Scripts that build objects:

▬▬▬▬▬▬▬▬▬▬

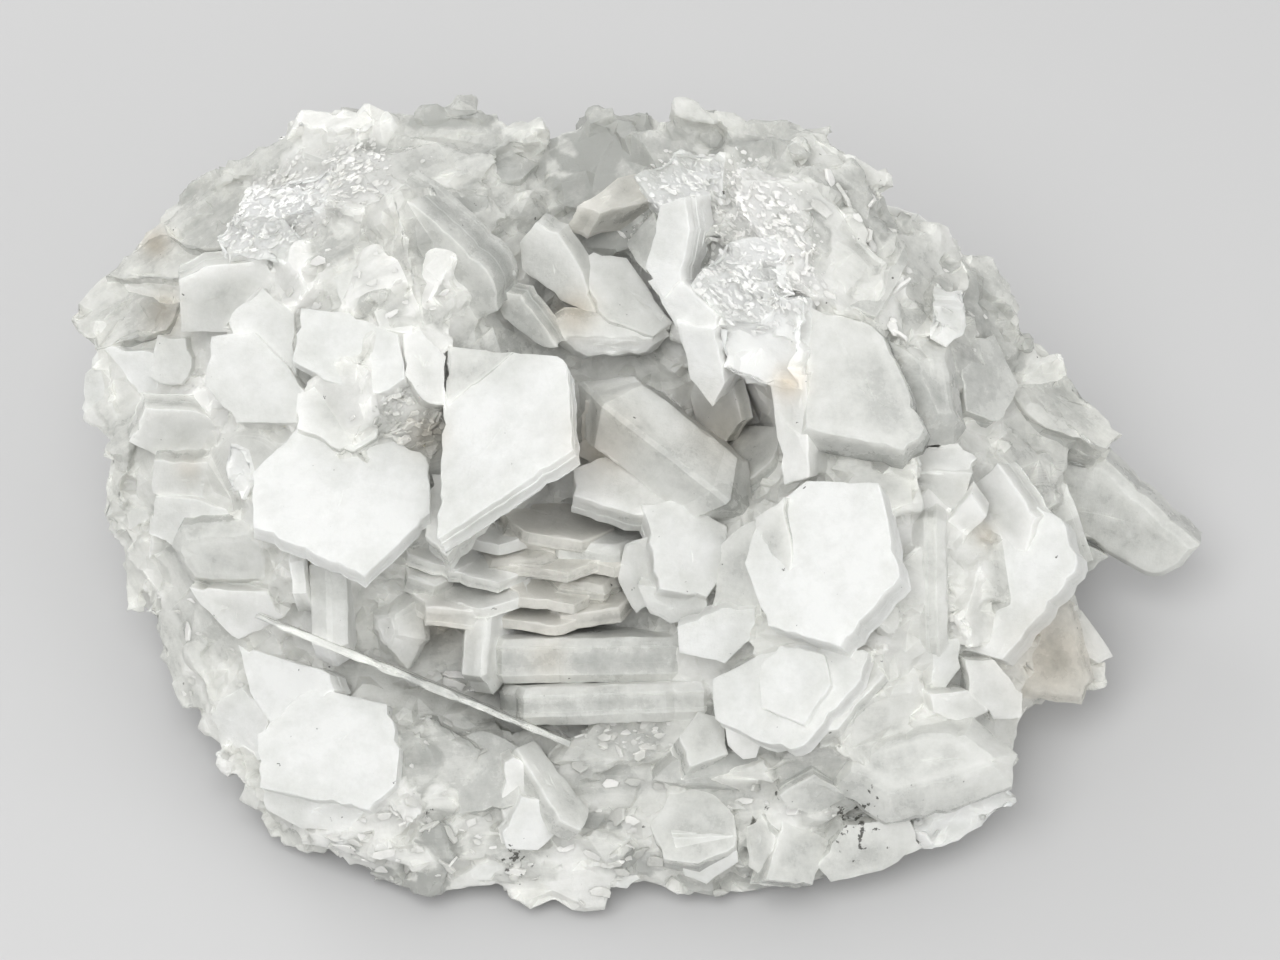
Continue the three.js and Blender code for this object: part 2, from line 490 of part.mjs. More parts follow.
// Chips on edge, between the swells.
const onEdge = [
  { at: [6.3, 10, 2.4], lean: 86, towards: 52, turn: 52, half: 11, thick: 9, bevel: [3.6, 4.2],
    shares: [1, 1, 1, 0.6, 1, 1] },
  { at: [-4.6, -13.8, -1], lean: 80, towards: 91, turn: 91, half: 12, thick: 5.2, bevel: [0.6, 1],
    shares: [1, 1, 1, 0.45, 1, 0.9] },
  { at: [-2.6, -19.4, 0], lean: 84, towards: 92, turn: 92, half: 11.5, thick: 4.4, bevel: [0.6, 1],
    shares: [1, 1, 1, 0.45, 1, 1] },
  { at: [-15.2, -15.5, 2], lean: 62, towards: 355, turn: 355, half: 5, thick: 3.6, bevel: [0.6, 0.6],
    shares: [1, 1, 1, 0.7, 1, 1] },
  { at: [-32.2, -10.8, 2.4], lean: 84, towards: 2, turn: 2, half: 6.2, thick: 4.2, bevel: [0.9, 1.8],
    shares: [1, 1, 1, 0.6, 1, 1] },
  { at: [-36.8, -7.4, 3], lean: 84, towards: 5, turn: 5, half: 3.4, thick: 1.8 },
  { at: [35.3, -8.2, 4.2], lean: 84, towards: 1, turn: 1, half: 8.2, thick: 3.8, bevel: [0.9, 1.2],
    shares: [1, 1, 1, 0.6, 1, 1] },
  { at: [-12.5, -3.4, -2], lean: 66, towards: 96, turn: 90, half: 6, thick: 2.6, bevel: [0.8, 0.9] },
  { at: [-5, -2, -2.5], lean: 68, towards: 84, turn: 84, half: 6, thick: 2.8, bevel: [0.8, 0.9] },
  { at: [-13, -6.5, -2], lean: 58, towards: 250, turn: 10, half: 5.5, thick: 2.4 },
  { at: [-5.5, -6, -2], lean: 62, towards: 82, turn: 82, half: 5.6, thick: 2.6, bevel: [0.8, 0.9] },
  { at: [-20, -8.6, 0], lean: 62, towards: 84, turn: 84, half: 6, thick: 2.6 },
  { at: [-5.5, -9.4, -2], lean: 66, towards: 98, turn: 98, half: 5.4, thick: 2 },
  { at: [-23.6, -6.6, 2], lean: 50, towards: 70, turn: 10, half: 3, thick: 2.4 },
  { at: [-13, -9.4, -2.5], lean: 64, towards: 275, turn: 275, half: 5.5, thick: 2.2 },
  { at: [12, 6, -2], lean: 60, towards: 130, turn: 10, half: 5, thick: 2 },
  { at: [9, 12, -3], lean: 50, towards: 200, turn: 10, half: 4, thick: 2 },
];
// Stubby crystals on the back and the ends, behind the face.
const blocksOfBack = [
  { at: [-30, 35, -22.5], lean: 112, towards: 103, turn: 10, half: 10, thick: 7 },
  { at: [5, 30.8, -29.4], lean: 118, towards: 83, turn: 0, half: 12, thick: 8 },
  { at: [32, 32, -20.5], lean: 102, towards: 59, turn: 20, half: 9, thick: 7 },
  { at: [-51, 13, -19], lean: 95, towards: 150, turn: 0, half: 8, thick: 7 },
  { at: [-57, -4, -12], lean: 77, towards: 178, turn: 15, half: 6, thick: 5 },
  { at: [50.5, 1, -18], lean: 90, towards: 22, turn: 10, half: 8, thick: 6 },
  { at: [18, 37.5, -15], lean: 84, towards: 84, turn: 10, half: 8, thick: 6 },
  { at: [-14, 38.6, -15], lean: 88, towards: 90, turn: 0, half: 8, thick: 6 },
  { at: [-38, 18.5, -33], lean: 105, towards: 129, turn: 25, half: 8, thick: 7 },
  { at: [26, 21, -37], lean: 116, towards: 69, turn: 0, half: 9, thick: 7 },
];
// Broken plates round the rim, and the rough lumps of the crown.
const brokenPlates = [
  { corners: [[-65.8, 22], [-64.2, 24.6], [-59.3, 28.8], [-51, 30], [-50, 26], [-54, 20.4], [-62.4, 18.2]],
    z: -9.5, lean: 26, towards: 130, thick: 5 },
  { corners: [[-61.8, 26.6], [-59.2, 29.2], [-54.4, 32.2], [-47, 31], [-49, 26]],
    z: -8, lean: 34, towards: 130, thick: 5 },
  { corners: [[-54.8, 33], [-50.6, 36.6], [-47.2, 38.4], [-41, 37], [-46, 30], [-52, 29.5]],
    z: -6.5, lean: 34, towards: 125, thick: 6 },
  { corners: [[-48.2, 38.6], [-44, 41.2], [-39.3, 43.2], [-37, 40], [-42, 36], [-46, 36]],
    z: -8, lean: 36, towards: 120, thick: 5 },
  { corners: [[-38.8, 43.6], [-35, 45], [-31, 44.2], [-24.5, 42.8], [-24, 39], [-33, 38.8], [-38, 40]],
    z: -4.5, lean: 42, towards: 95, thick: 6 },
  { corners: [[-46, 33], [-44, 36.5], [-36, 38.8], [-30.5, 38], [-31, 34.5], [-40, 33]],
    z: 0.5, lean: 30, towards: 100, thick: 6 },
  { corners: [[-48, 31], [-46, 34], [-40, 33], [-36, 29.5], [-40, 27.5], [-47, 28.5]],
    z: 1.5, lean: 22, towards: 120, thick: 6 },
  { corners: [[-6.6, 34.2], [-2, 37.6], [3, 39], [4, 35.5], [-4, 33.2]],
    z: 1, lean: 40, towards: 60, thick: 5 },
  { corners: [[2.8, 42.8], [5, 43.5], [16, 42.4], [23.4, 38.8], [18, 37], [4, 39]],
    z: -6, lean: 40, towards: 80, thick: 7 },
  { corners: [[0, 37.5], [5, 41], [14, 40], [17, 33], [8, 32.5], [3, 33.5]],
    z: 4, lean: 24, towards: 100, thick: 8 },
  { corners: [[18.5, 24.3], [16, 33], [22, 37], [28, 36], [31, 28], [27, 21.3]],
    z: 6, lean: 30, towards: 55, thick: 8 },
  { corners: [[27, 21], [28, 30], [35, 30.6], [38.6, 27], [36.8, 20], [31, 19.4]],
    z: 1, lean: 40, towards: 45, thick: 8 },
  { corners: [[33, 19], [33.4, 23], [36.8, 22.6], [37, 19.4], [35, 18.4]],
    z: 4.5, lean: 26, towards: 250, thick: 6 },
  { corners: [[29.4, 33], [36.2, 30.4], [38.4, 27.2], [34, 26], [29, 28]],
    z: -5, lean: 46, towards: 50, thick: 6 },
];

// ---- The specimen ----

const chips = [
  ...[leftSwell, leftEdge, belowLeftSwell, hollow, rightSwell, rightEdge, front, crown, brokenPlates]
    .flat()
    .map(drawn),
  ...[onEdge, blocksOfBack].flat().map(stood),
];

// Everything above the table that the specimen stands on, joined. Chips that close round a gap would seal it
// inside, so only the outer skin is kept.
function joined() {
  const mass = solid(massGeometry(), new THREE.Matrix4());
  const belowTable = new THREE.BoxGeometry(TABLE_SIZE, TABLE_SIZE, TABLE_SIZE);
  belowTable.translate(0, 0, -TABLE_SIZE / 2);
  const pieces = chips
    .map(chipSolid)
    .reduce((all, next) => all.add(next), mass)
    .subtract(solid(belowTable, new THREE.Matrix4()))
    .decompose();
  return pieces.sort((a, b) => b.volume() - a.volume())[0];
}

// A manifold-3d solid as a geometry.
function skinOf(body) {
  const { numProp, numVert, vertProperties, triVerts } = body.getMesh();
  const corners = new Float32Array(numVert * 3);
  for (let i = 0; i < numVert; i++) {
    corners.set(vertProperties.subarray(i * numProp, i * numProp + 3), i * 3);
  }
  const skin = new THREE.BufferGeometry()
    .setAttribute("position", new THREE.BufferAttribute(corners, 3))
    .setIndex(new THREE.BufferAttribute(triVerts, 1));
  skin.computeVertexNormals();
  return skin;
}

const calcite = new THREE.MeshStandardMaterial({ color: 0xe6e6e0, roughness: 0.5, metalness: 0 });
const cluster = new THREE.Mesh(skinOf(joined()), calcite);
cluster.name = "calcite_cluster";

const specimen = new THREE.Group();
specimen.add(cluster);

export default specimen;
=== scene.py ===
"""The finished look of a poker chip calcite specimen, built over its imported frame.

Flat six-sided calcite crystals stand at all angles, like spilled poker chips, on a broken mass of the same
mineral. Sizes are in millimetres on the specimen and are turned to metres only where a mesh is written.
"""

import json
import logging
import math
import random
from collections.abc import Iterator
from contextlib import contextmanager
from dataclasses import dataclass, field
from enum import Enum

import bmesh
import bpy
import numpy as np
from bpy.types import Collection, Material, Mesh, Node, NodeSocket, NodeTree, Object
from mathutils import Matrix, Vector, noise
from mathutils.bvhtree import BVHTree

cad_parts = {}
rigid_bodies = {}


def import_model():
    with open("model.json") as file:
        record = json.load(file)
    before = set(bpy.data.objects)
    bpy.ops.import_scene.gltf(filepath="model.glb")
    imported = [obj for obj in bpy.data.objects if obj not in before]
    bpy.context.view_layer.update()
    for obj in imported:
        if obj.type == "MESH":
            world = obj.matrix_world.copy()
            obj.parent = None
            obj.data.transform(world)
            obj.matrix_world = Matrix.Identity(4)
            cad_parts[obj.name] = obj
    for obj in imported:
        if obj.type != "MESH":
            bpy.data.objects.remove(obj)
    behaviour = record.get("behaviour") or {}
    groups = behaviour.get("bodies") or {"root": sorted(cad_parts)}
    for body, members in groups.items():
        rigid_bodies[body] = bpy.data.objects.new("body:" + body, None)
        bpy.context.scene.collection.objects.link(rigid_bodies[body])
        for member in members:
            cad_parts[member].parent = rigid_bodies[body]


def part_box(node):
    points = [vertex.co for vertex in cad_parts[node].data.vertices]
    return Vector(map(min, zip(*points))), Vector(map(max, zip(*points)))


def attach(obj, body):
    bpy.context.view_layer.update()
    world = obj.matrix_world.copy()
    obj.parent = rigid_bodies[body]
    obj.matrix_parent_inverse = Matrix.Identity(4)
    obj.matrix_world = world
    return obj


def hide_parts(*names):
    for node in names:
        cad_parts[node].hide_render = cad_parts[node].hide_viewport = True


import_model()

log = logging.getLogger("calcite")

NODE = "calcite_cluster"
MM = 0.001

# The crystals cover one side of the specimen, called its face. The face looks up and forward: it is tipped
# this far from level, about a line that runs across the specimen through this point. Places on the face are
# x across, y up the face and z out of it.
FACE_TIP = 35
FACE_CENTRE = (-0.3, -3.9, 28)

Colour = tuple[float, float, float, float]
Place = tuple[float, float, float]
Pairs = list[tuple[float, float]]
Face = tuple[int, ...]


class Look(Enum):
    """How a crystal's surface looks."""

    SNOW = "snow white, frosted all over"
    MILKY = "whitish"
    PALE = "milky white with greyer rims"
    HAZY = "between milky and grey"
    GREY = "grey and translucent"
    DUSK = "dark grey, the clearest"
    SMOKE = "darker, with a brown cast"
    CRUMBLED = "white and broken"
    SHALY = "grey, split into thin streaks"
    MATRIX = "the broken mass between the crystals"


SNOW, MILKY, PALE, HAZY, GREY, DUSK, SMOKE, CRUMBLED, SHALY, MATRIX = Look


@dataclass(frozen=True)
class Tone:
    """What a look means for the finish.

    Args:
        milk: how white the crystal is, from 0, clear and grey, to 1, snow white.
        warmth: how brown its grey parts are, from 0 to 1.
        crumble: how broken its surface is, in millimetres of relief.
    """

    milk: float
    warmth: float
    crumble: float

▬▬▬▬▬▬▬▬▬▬

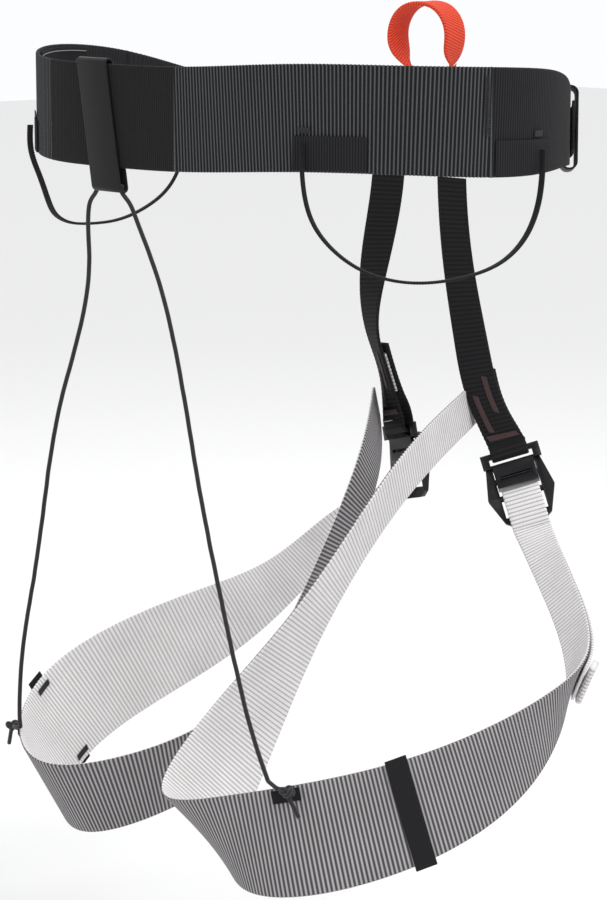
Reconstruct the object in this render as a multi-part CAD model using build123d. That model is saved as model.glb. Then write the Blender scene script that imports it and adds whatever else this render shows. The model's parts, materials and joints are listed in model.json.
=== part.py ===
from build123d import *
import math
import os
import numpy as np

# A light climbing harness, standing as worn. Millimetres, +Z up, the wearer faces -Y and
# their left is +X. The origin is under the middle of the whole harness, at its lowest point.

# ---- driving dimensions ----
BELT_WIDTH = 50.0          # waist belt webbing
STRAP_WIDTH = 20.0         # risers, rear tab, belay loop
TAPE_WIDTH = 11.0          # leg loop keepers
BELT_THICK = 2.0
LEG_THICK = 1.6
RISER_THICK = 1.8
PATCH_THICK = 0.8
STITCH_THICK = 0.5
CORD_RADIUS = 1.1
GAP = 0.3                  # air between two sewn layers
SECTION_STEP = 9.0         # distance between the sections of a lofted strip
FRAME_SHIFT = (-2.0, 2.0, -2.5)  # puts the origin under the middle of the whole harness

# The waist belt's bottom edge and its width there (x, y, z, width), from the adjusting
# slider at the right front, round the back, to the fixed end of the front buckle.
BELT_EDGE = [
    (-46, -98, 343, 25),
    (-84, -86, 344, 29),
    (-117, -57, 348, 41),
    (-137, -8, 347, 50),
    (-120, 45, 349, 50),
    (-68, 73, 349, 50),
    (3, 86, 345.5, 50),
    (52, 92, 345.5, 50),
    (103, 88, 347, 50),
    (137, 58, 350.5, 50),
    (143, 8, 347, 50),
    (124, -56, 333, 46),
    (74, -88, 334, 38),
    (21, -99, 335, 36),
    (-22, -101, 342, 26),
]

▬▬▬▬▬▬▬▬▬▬

== Job ==
Everything from the line with "as a geometry." through the line with "imported = [obj", both ends included, should be repeated exactly; nothing else should appear.

== Complete answer ==
// A manifold-3d solid as a geometry.
function skinOf(body) {
  const { numProp, numVert, vertProperties, triVerts } = body.getMesh();
  const corners = new Float32Array(numVert * 3);
  for (let i = 0; i < numVert; i++) {
    corners.set(vertProperties.subarray(i * numProp, i * numProp + 3), i * 3);
  }
  const skin = new THREE.BufferGeometry()
    .setAttribute("position", new THREE.BufferAttribute(corners, 3))
    .setIndex(new THREE.BufferAttribute(triVerts, 1));
  skin.computeVertexNormals();
  return skin;
}

const calcite = new THREE.MeshStandardMaterial({ color: 0xe6e6e0, roughness: 0.5, metalness: 0 });
const cluster = new THREE.Mesh(skinOf(joined()), calcite);
cluster.name = "calcite_cluster";

const specimen = new THREE.Group();
specimen.add(cluster);

export default specimen;
=== scene.py ===
"""The finished look of a poker chip calcite specimen, built over its imported frame.

Flat six-sided calcite crystals stand at all angles, like spilled poker chips, on a broken mass of the same
mineral. Sizes are in millimetres on the specimen and are turned to metres only where a mesh is written.
"""

import json
import logging
import math
import random
from collections.abc import Iterator
from contextlib import contextmanager
from dataclasses import dataclass, field
from enum import Enum

import bmesh
import bpy
import numpy as np
from bpy.types import Collection, Material, Mesh, Node, NodeSocket, NodeTree, Object
from mathutils import Matrix, Vector, noise
from mathutils.bvhtree import BVHTree

cad_parts = {}
rigid_bodies = {}


def import_model():
    with open("model.json") as file:
        record = json.load(file)
    before = set(bpy.data.objects)
    bpy.ops.import_scene.gltf(filepath="model.glb")
    imported = [obj for obj in bpy.data.objects if obj not in before]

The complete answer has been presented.